115th Annual Conference - Honolulu, Hawaii
Friday, November 10 - Sunday, November 12, 2017

Seeing Today Yesterday: Why Documentary Films are Making a Comeback as the Iconic 'Language of Truth'

Dawn Dietrich, Western Washington University

I look at recent documentary films, such as Citizen Jane: Battle for the City (2017), 13th (2016), and I am Not Your Negro (2016), as a new form of political intervention that “shows” us our past as our future, particularly in relationship to Donald Trump’s presidency and other authoritarian regimes.

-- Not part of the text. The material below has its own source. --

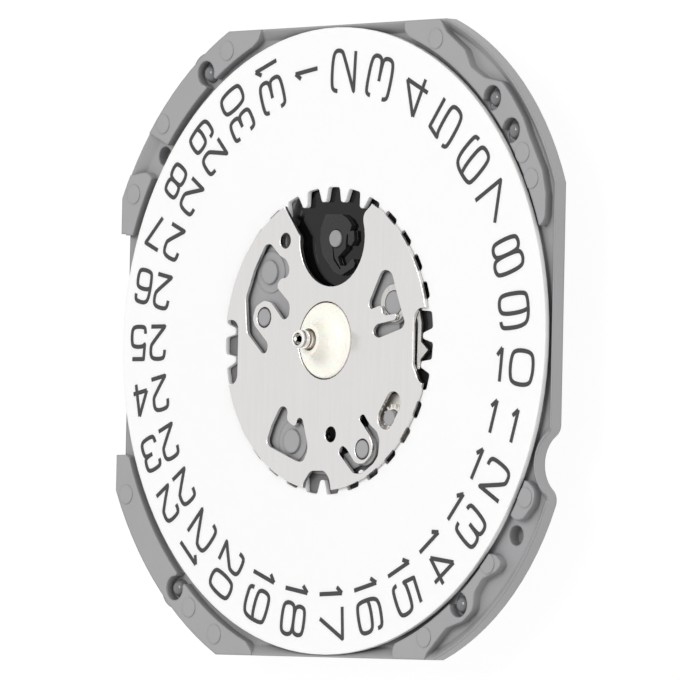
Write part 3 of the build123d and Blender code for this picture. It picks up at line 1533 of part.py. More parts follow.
# Keyless work: the clutch wheel slides on the stem's axis, moved by the setting lever and the
# yoke, while the stop lever brakes the train.
clutch_bore_half = 0.30
clutch_groove_radius = 0.42
clutch_groove_start = 0.75
clutch_groove_length = 0.26
clutch_tooth_depth = 0.16
clutch_teeth = 12
clutch_tooth_width = 0.14
clutch_plane = Plane(origin=(clutch_start, 0, stem_level), x_dir=(0, 1, 0), z_dir=(1, 0, 0))
with BuildPart() as clutch_wheel:
    with BuildSketch(clutch_plane):
        Circle(clutch_radius)
    extrude(amount=clutch_length)
    with BuildSketch(clutch_plane.offset(clutch_groove_start)):
        Circle(clutch_radius)
        Circle(clutch_groove_radius, mode=Mode.SUBTRACT)
    extrude(amount=clutch_groove_length, mode=Mode.SUBTRACT)
    with BuildSketch(clutch_plane):
        with PolarLocations(clutch_radius, clutch_teeth):
            Rectangle(2 * (clutch_radius - clutch_groove_radius), clutch_tooth_width)
    extrude(amount=clutch_tooth_depth, mode=Mode.SUBTRACT)
    with BuildSketch(clutch_plane):
        Rectangle(2 * clutch_bore_half, 2 * clutch_bore_half)
    extrude(amount=clutch_length, mode=Mode.SUBTRACT)
clutch_wheel.part.label = "clutch_wheel"

lever_thickness = 0.14
lever_half = 0.26
lever_lift = 0.40
lever_bottom = plate_floor + lever_lift
lever_nose_share = (0.826, 0.076)
lever_beak_share = (0.674, 0.168)
lever_nose = placed(lever_nose_share, lower_flat_x)
lever_beak = placed(lever_beak_share, lower_flat_x)
lever_pin_radius = 0.16
lever_pin_top = stem_level
with BuildPart() as setting_lever:
    with BuildSketch(Plane.XY.offset(lever_bottom)):
        with Locations(lever_axis):
            Circle(2 * lever_stud_radius)
        add(bar(lever_axis, lever_nose, lever_half))
        add(bar(lever_axis, lever_beak, lever_half))
        with Locations(lever_axis):
            Circle(lever_stud_radius + running_clearance, mode=Mode.SUBTRACT)
    extrude(amount=lever_thickness)
    with BuildSketch(Plane.XY.offset(lever_bottom)):
        with Locations(lever_nose):
            Circle(lever_pin_radius)
    extrude(amount=lever_pin_top - lever_bottom)
setting_lever.part.label = "setting_lever"

yoke_step = 0.18
yoke_bottom = lever_bottom - yoke_step
yoke_pin = (clutch_start + clutch_groove_start + clutch_groove_length / 2, 0)
yoke_tail_share = (0.685, -0.098)
yoke_tail = placed(yoke_tail_share, lower_flat_x)
yoke_pin_radius = 0.08
yoke_pin_top = stem_level - clutch_groove_radius - face_clearance
with BuildPart() as yoke:
    with BuildSketch(Plane.XY.offset(yoke_bottom)):
        with Locations(yoke_axis):
            Circle(2 * lever_stud_radius)
        add(bar(yoke_axis, yoke_tail, lever_half))
        add(bar(yoke_tail, yoke_pin, 2 * yoke_pin_radius))
        with Locations(yoke_axis):
            Circle(lever_stud_radius + running_clearance, mode=Mode.SUBTRACT)
    extrude(amount=lever_thickness)
    with BuildSketch(Plane.XY.offset(yoke_bottom)):
        with Locations(yoke_pin):
            Circle(yoke_pin_radius)
    extrude(amount=yoke_pin_top - yoke_bottom)
yoke.part.label = "yoke"

stop_half = 0.13
stop_bottom = plate_floor + face_clearance
with BuildPart() as stop_lever:
    with BuildSketch(Plane.XY.offset(stop_bottom)):
        with Locations(stop_axis):
            Circle(2 * lever_stud_radius)
        add(bar(stop_axis, stop_bend, stop_half))
        add(bar(stop_bend, stop_tip, stop_half))
        with Locations(stop_axis):
            Circle(lever_stud_radius + running_clearance, mode=Mode.SUBTRACT)
    extrude(amount=lever_thickness)
stop_lever.part.label = "stop_lever"

keyless_thickness = 0.14
keyless_rounding = 0.30
keyless_head_radius = 0.45
keyless_shares = (
    (0.467, 0.424), (0.772, 0.429), (0.772, 0.527), (0.886, 0.527), (0.891, -0.174), (0.826, -0.359),
    (0.674, -0.391), (0.652, -0.196), (0.467, -0.152),
)
with BuildPart() as keyless_cover:
    with BuildSketch(Plane.XY.offset(plate_floor - keyless_thickness)):
        add(window(scaled(keyless_shares, lower_flat_x), keyless_rounding))
        with Locations(*keyless_screw_places):
            Circle(screw_shank_radius + running_clearance, mode=Mode.SUBTRACT)
    extrude(amount=keyless_thickness)
keyless_cover.part.label = "keyless_cover"

with BuildPart() as keyless_screw:
    for place in keyless_screw_places:
        with BuildSketch(turned_plane(place)):
            add(
                screw_profile(
                    plate_floor - keyless_thickness - screw_head_height + face_clearance / 2,
                    plate_floor - keyless_thickness,
                    plate_floor + screw_hole_depth - pocket_clearance,
                    keyless_head_radius,
                )
            )
        revolve(axis=upright(place))
    with BuildSketch(Plane.XY.offset(bridge_bottom)):
        with Locations(*keyless_screw_places):
            Rectangle(4 * keyless_head_radius, screw_slot_width)
    extrude(amount=screw_slot_depth, mode=Mode.SUBTRACT)
keyless_screw.part.label = "keyless_screw"


# Back cover: thin film against the circuit and a sheet steel cover held by three screws.
cover_inset = 0.30
cover_radius = lower_radius - cover_inset
cover_left_x = lower_flat_x - cover_inset
cover_right_inset = 0.60
cover_right_x = lower_flat_x - cover_right_inset
cover_notch_gap = 0.17
cover_notch_radius = notch_lower_radius + cover_notch_gap
cover_opening_lip = 0.50
cover_opening_radius = battery_radius - cover_opening_lip
train_opening_radius = 1.90
train_opening_share = (0.018, -0.028)
train_opening_axis = placed(train_opening_share, lower_radius)
release_hole_radius = 0.45
coil_window_half = 1.40
coil_window_radius = 0.48
coil_window_step = polar(coil_window_half, coil_turn)
coil_window_start = (coil_axis[0] - coil_window_step[0], coil_axis[1] - coil_window_step[1])
coil_window_end = stepped(coil_axis, coil_window_step)
cover_screw_end = screw_hole_depth - screw_end_gap
cover_head_radius = 0.44
film_inset = 0.60
post_clearance = 0.08


def back_outline(inset):
    """Outline of the cover, moved inwards by an inset."""
    with BuildSketch() as face:
        Circle(cover_radius - inset)
        with Locations(((cover_right_x - cover_left_x) / 2, 0)):
            Rectangle(cover_left_x + cover_right_x - 2 * inset, 2 * cover_radius, mode=Mode.INTERSECT)
        with Locations(notch_axis):
            Circle(cover_notch_radius + inset, mode=Mode.SUBTRACT)
        with Locations(train_opening_axis):
            Circle(train_opening_radius, mode=Mode.SUBTRACT)
        with Locations(lever_axis):
            Circle(release_hole_radius, mode=Mode.SUBTRACT)
        add(bar(coil_window_start, coil_window_end, coil_window_radius), mode=Mode.SUBTRACT)
    return face.sketch


with BuildPart() as insulator_film:
    with BuildSketch(Plane.XY.offset(cover_thickness)):
        add(back_outline(film_inset))
        with Locations(battery_axis):
            Circle(battery_radius + battery_wall, mode=Mode.SUBTRACT)
        with Locations(*cover_screw_places):
            Circle(screw_head_radius + train_wall + post_clearance, mode=Mode.SUBTRACT)
    extrude(amount=film_thickness)
insulator_film.part.label = "insulator_film"

with BuildPart() as circuit_cover:
    with BuildSketch():
        add(back_outline(0))
        with Locations(battery_axis):
            Circle(cover_opening_radius, mode=Mode.SUBTRACT)
    extrude(amount=cover_thickness)
    for place in cover_screw_places:
        with BuildSketch(turned_plane(place)):
            add(
                outline(
                    (
                        (0, 0),
                        (cover_head_radius + running_clearance, 0),
                        (screw_shank_radius + running_clearance, cover_thickness),
                        (0, cover_thickness),
                    )
                )
            )
        revolve(axis=upright(place), mode=Mode.SUBTRACT)
circuit_cover.part.label = "circuit_cover"

cover_screw_inset = 0.01
with BuildPart() as cover_screws:
    for place in cover_screw_places:
        with BuildSketch(turned_plane(place)):
            add(
                outline(
                    (
                        (0, cover_screw_inset),
                        (cover_head_radius, cover_screw_inset),
                        (screw_shank_radius, cover_thickness),
                        (screw_shank_radius, cover_screw_end),
                        (0, cover_screw_end),
                    )
                )
            )
        revolve(axis=upright(place))
    with BuildSketch(Plane.XY.offset(cover_screw_inset)):
        with Locations(*cover_screw_places):
            Rectangle(4 * cover_head_radius, screw_slot_width)
    extrude(amount=screw_slot_depth, mode=Mode.SUBTRACT)
cover_screws.part.label = "cover_screws"


# Every piece goes to its own file, in the pose of the whole movement.
pieces = (
    main_plate, center_bush, date_wheel_post, stake_pins, date_ring, date_guard_plate, date_jumper,
    date_driving_wheel, date_corrector_wheel, hour_wheel, cannon_pinion, minute_wheel, setting_wheel,
    center_wheel, third_wheel, second_wheel, fifth_wheel, rotor_pinion, rotor_magnet, train_bridge,
    bridge_jewels, bridge_screws, stator, coil_core, coil_bobbin, coil_winding, coil_terminal_board,
    coil_screws, circuit_board, circuit_chip, quartz_crystal, battery_can, battery_gasket, battery_cap,
    battery_pellet, battery_contact, clutch_wheel, setting_lever, yoke, stop_lever, keyless_cover,
    keyless_screw, insulator_film, circuit_cover, cover_screws,
)
os.makedirs("parts", exist_ok=True)
for piece in pieces:
    export_step(piece.part, f"parts/{piece.part.label}.step")
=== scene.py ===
# Quartz watch movement with a white date ring, lying dial side up, in metres.
# The origin is under the hand axis on the back face, +X points to 3 o'clock and +Y to 12.

import math

import bpy
from mathutils import Matrix, Vector


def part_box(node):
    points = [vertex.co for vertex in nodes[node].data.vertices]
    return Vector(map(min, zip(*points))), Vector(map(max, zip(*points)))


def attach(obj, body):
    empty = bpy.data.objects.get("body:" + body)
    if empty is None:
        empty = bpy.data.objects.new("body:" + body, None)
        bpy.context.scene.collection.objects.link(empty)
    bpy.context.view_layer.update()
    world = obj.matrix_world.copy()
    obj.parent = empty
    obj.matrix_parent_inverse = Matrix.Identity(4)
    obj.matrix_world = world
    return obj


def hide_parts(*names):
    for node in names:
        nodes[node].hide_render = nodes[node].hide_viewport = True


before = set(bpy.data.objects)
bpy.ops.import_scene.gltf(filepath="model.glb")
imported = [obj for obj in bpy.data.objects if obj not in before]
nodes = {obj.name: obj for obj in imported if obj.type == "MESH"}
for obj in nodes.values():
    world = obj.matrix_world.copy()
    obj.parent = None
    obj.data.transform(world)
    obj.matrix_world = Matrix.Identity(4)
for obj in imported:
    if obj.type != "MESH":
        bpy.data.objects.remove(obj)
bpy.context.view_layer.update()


# The studio: the movement lies on a white card in a white tent, under one soft lamp that also
# shows as a highlight on what is rounded. A low lamp lights the walls that face the camera, which
# stands off past 3 o'clock and sees the dial side at a slant, as on a product photograph.
def surface_colour(text):
    """Linear colour from an sRGB hex text such as 9a9b9d."""
    channels = []
    for place in (0, 2, 4):
        value = int(text[place : place + 2], 16) / 255
        channels.append(value / 12.92 if value <= 0.04045 else ((value + 0.055) / 1.055) ** 2.4)
    return (*channels, 1.0)


def add_node(tree, kind, settings, inputs):
    """One node with its settings; an input is a value, or the output socket that feeds it."""
    made = tree.nodes.new(kind)
    for name, value in settings.items():
        setattr(made, name, value)
    for name, value in inputs.items():
        if isinstance(value, bpy.types.NodeSocket):
            tree.links.new(value, made.inputs[name])
        else:
            made.inputs[name].default_value = value
    return made


def seen_directly(tree):
    """1 for camera, glossy and transmission rays, and 0 for the light that falls on things."""
    rays = add_node(tree, "ShaderNodeLightPath", {}, {})
    mirrored = add_node(
        tree,
        "ShaderNodeMath",
        {"operation": "MAXIMUM"},
        {0: rays.outputs["Is Camera Ray"], 1: rays.outputs["Is Glossy Ray"]},
    )
    return add_node(
        tree,
        "ShaderNodeMath",
        {"operation": "MAXIMUM"},
        {0: mirrored.outputs[0], 1: rays.outputs["Is Transmission Ray"]},
    ).outputs[0]


scene = bpy.context.scene
scene.view_settings.view_transform = "Standard"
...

By embracing an iconic “language of truth,” these films provide “hard evidence” to guide social justice interventions into political processes that may seem too global in scale to change.

Proposal: 

2016 is hardly the year one would imagine would be proclaimed the “Year of the Documentary,” but the historical forces that have led to documentary filmmaking as a recent cause célèbre are the same forces that have rendered 2016 an iconic year for the history books—“the unthinkable become reality”--with the election of Donald Trump to the U.S. presidency.   Drawing on documentary traditions and a newer understanding of the role of social justice filmmaking, I will look at the cultural phenomenon constituted by recent documentary films, such as Citizen Jane:  Battle for the City (Matt Tyrnauer, 2016); 13th (Ava DuVernay, 2016); and I am Not Your Negro (Raoul Peck, 2017).  Foremost, I will analyze the way in which these newer films embrace an iconic language of “truth” as a rhetorical posture and use historical examples to demonstrate how our current cultural moment was predicted (and over-determined) by antecedent events that have oddly seemed to predict the future.  This uncanny elision of the future by the past creates a filmic experience that both analeptically and proleptically connects past and present while providing “hard evidence” to guide social justice interventions into political processes that may seem too global in scale to change.